Ghana’s cedi, which is now the third worst-performing currency in Africa, might still be in for a rough ride.
The currency, which has already dropped more than 7% vs the dollar, is expected to weaken further, according to analysts, even with the $3 billion rescue provided by the IMF in the wake of the nation’s 2022 default.
Ghana is still working to reach an agreement with Eurobond investors, despite having won workouts with both its official and domestic creditors. Furthermore, even if the nation’s foreign reserves increased to $5.9 billion in December 2023, a 10-month high, they are still insufficient to sustain the value of the currency.
“The cedi would have dropped even further if Ghana had not stopped making payments on its foreign debt, according to Courage Boti, an economist at GCB Capital Ltd. in Accra. “Those are weak reserve levels that no one expects to support currency stability,” Boti said.
“In addition, there is a significant risk of pressure on foreign exchange demand due to this year’s elections,” he stated. December is when the new president is supposed to be elected.
In December 2022, Ghana declared an end to its international obligations due to the aftermath of the Covid-19 outbreak and the shock to global markets caused by Russia’s invasion of Ukraine. It achieved a preliminary agreement with bilateral lenders in January to restructure $5.4 billion in loans, and it has finished revamping its domestic bond market. It continues to negotiate with investors of $13 billion in Eurobonds.
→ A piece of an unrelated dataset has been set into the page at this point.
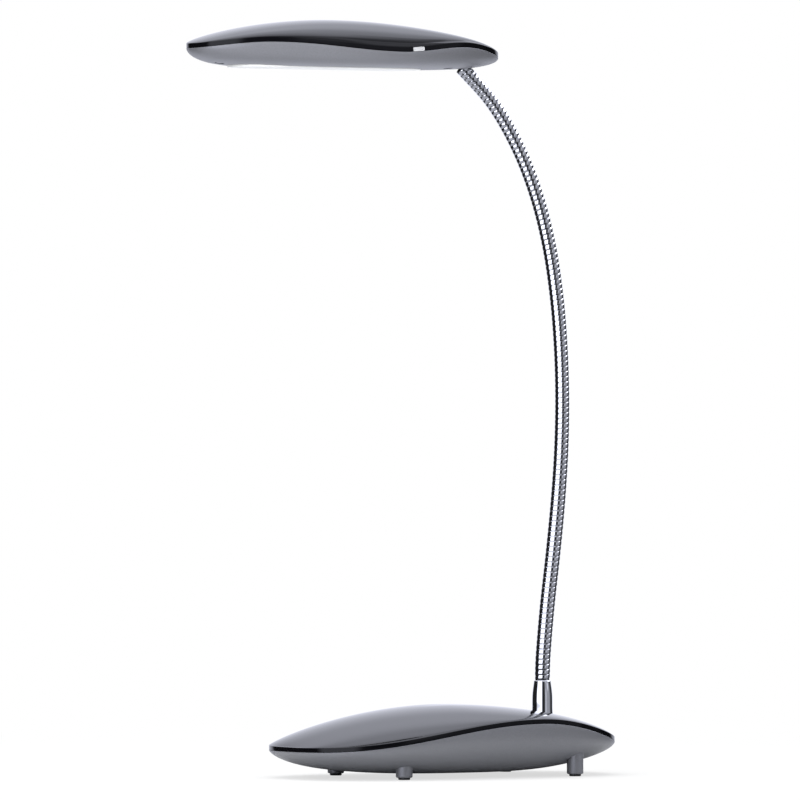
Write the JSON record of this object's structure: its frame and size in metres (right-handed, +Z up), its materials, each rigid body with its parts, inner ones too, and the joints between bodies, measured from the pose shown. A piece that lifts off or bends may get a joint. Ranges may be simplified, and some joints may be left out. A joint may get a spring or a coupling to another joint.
{
  "type": "gooseneck desk lamp",
  "caption": "Slim LED desk lamp: pebble-shaped weighted base, flexible chrome gooseneck and flat oval light head with a diffuser and a side power button.",
  "frame": {"origin": "bottom centre of the box round the whole lamp, on the desk", "axes": "+X towards the neck's foot, -X towards the front of the head, +Y towards the power inlet's side, +Z up"},
  "size_m": [0.2588, 0.12, 0.4181],
  "materials": {
    "gloss_black": "polished",
    "silver_paint": "satin metallic paint",
    "polished_chrome": "polished plating",
    "plain_steel": "zinc plated",
    "iron_casting": "as cast, black paint",
    "black_rubber": "matt",
    "green_board": "solder mask",
    "white_board": "white mask on aluminium",
    "heat_sink_aluminium": "as extruded",
    "milky_plastic": "opal",
    "black_plastic": "moulded",
    "chip_yellow": "phosphor",
    "capacitor_sleeve": "sleeved can"
  },
  "bodies": {
    "base": {"base_top_cover": "gloss_black", "base_lower_housing": "silver_paint", "foot_posts": "silver_paint", "foot_pads": "black_rubber", "foot_screws": "plain_steel", "ballast": "iron_casting", "base_screws": "plain_steel", "neck_collar": "polished_chrome", "collar_washer": "plain_steel", "collar_locknut": "plain_steel", "inlet_bezel": "gloss_black", "dc_jack": "black_plastic", "jack_pin": "polished_chrome", "driver_board": "green_board", "driver_choke": "iron_casting", "driver_capacitor": "capacitor_sleeve", "driver_chips": "black_plastic", "board_spacers": "plain_steel", "driver_screws": "plain_steel", "jack_lead": "black_rubber", "base_lead": "black_rubber", "neck_root": "polished_chrome", "neck_cable": "black_rubber"},
    "link_01": {"neck_link_01": "polished_chrome"},
    "link_02": {"neck_link_02": "polished_chrome"},
    "link_03": {"neck_link_03": "polished_chrome"},
    "link_04": {"neck_link_04": "polished_chrome"},
    "link_05": {"neck_link_05": "polished_chrome"},
    "link_06": {"neck_link_06": "polished_chrome"},
    "link_07": {"neck_link_07": "polished_chrome"},
    "link_08": {"neck_link_08": "polished_chrome"},
    "link_09": {"neck_link_09": "polished_chrome"},
    "link_10": {"neck_link_10": "polished_chrome"},
    "link_11": {"neck_link_11": "polished_chrome"},
    "head": {"neck_tail": "polished_chrome", "head_lower_housing": "silver_paint", "head_top_cover": "gloss_black", "diffuser": "milky_plastic", "light_frame": "milky_plastic", "led_board": "white_board", "led_chips": "chip_yellow", "heat_sink": "heat_sink_aluminium", "light_screws": "plain_steel", "head_screws": "plain_steel", "head_ferrule": "plain_steel", "ferrule_clamp": "iron_casting", "clamp_screws": "plain_steel", "switch_body": "black_plastic", "switch_board": "green_board", "switch_lead": "black_rubber", "head_lead": "black_rubber"},
    "button": {"switch_button": "silver_paint"}
  },
  "joints": [
    {"name": "neck_bend_lower", "type": "hinge", "parent": "base", "child": "link_01", "pos_m": [0.094, 0, 0.06519], "axis": [0, -1, 0], "range_deg": [-8, 12], "deforming": ["neck_cable"]},
    {"name": "neck_sway_lower", "type": "hinge", "parent": "link_01", "child": "link_02", "pos_m": [0.09678, 0, 0.09406], "axis": [0.9938, 0, -0.1115], "range_deg": [-10, 10]},
    {"name": "neck_bend_lower_2", "type": "hinge", "parent": "link_02", "child": "link_03", "pos_m": [0.10047, 0, 0.12282], "axis": [0, -1, 0], "range_deg": [-8, 12]},
    {"name": "neck_sway_lower_2", "type": "hinge", "parent": "link_03", "child": "link_04", "pos_m": [0.10365, 0, 0.15165], "axis": [0.9957, 0, -0.0924], "range_deg": [-10, 10]},
    {"name": "neck_bend_lower_3", "type": "hinge", "parent": "link_04", "child": "link_05", "pos_m": [0.10583, 0, 0.18057], "axis": [0, -1, 0], "range_deg": [-8, 12]},
    {"name": "neck_sway_lower_3", "type": "hinge", "parent": "link_05", "child": "link_06", "pos_m": [0.10648, 0, 0.20956], "axis": [1, 0, 0.0061], "range_deg": [-10, 10]},
    {"name": "neck_bend_upper", "type": "hinge", "parent": "link_06", "child": "link_07", "pos_m": [0.10547, 0, 0.23854], "axis": [0, -1, 0], "range_deg": [-15, 12]},
    {"name": "neck_sway_upper", "type": "hinge", "parent": "link_07", "child": "link_08", "pos_m": [0.10269, 0, 0.26741], "axis": [0.9909, 0, 0.1349], "range_deg": [-10, 10]},
    {"name": "neck_bend_upper_2", "type": "hinge", "parent": "link_08", "child": "link_09", "pos_m": [0.09766, 0, 0.29597], "axis": [0, -1, 0], "range_deg": [-15, 12]},
    {"name": "neck_sway_upper_2", "type": "hinge", "parent": "link_09", "child": "link_10", "pos_m": [0.08942, 0, 0.32377], "axis": [0.9367, 0, 0.3502], "range_deg": [-10, 10]},
    {"name": "neck_bend_upper_3", "type": "hinge", "parent": "link_10", "child": "link_11", "pos_m": [0.07739, 0, 0.35016], "axis": [0, -1, 0], "range_deg": [-15, 12]},
    {"name": "neck_sway_upper_3", "type": "hinge", "parent": "link_11", "child": "head", "pos_m": [0.06118, 0, 0.3742], "axis": [0.766, 0, 0.6428], "range_deg": [-10, 10]},
    {"name": "power_press", "type": "slide", "parent": "head", "child": "button", "axis": [-0.0823, 0.9966, 0], "range_m": [0, 0.0008], "stiffness_N_per_m": 900, "springref_m": -0.0004}
  ],
  "couplings": [
    {"joint": "neck_bend_lower_2", "follows": "neck_bend_lower", "ratio": 1},
    {"joint": "neck_bend_lower_3", "follows": "neck_bend_lower", "ratio": 1},
    {"joint": "neck_sway_lower_2", "follows": "neck_sway_lower", "ratio": 1},
    {"joint": "neck_sway_lower_3", "follows": "neck_sway_lower", "ratio": 1},
    {"joint": "neck_bend_upper_2", "follows": "neck_bend_upper", "ratio": 1},
    {"joint": "neck_bend_upper_3", "follows": "neck_bend_upper", "ratio": 1},
    {"joint": "neck_sway_upper_2", "follows": "neck_sway_upper", "ratio": 1},
    {"joint": "neck_sway_upper_3", "follows": "neck_sway_upper", "ratio": 1}
  ]
}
Once the debt restructuring is finished, foreign investors may be more receptive to investments in Ghana; but, political risk in the run-up to the election will warrant ongoing caution, according to Mr. Boti.
The second-largest cocoa producer in the world depends on imports for almost everything, including heavy machinery and toothpicks, and these imports are predicted to rise in the lead-up to the election. The government forecasts faster GDP growth this year, at 2.8%, up from 2.3% in the previous year.
“Rebuilding foreign reserves is one of the central bank’s policy goals under the IMF program, according to Databank Group analyst Kweku Arkoh-Koomson. He predicted that the cedi would drop to 13.7% to the dollar by the end of the year, saying that “this means the Bank of Ghana will not necessarily intervene on the market the way it should but just to smoothen volatilities.”
According to Bloomberg statistics, at 10:41 a.m. in Accra,the cedi was practically constant at GH¢12.9267 per dollar.